A strange thing seems to be happening in California. State Attorney General Jerry Brown, the former governor from 1975-1983, recent mayor of Oakland from 1999-2007, and three-time presidential candidate, appears to actually be the favorite to be the next governor — making for a whole new act for one of the most colorful political personalities that state has had in the last 50 years.
As a new profile in the American Prospect explains, Brown has been known for his eccentric mix of progressive cultural values and fiscally conservative governance. When he was governor, he was strongly supportive of civil rights, the environment and labor unions, but was also very tight with money. He once famously declared: “I am going to starve the schools financially until I get some educational reforms.” And when he ran for president in 1992, he supported the traditionally right-wing flat tax.
Beyond that, Brown is best known for his colorful personal life when he was governor — he picked up the nickname “Governor Moonbeam” for his practice of Zen meditation, and he dated singer Linda Ronstadt while he was in office. There also the matter of his rather unconventional official state portrait, shown above. This all contributed to a somewhat inaccurate caricature of him as a left-winger.

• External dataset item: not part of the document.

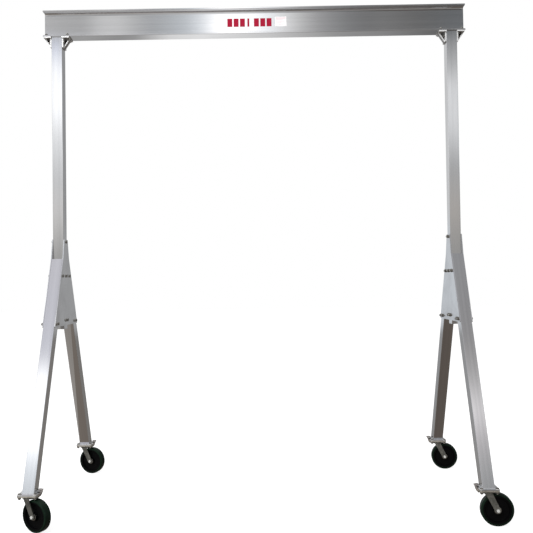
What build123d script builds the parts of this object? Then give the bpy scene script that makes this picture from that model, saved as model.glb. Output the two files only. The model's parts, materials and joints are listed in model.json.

But now, he’s been emerging as the well-known, safe choice for governor, to succeed the term-limited Republican Arnold Schwarzengger — himself a colorful personality for obvious reasons.Brown’s political career followed a very strange path. The son of a two-term Democratic governor, Pat Brown, Jerry was elected California Secretary of State in 1970, then governor in 1974. Then in 1976, he ran for president. He was re-elected governor in 1978, then ran for president again in 1980 on a platform to “protect the Earth, serve the people, and explore the universe.” He then lost an open-seat race for U.S. Senate in 1982, and was seemingly gone from politics. However, in the late 1980’s he re-emerged as a brief California Democratic Party chairman, then ran for president in 1992. Despite his absence from politics, he actually got hundreds of delegates and went all the way to the convention on an anti-Bill Clinton message. In 1998, he was elected mayor of Oakland, and was widely credited with turning the city around in his two terms, before getting elected Attorney General. And here we are now, with him running for governor, in his sixth run for statewide office.
A Rasmussen poll released yesterday showed Brown leading all three Republican candidates for governor — former eBay CEO Meg Whitman, state Insurance Commissioner Steve Poizner, and former Rep. Tom Campbell — and his Democratic primary opponent, San Francisco Mayor Gavin Newsom, trailing all three of them. Brown’s favorable-unfavorable rating is 53%-37%, compared to Newsom’s 41%-44%. The pollster’s analysis suggested that if Newsom were to actually win the nomination, his own numbers would likely improve based on the state’s Democratic leanings. For now, it appears to be a mix of name recognition, and Brown possibly being somewhat better-liked than Newsom even after adjusting for that first difference.
Bill Clinton is coming to California next week to raise money for Newsom, which should come as no surprise. After all, Clinton and Brown had a famously nasty primary fight in 1992, with this memorable debate moment when Brown accused Bill of funneling state business to Hillary’s law firm:
“I don’t care what you say about me,” said Bill, “but you oughtta be ashamed of yourself for jumping on my wife. You’re not worthy of being on the same platform as my wife.”
Brown’s campaign Web site has a fun page, “25 Random Things About Me.” Check out this one: “24. The first time I became Governor, I followed an Actor (Ronald Reagan).” And obviously, he intends to pull off the same trick twice — and just might do it.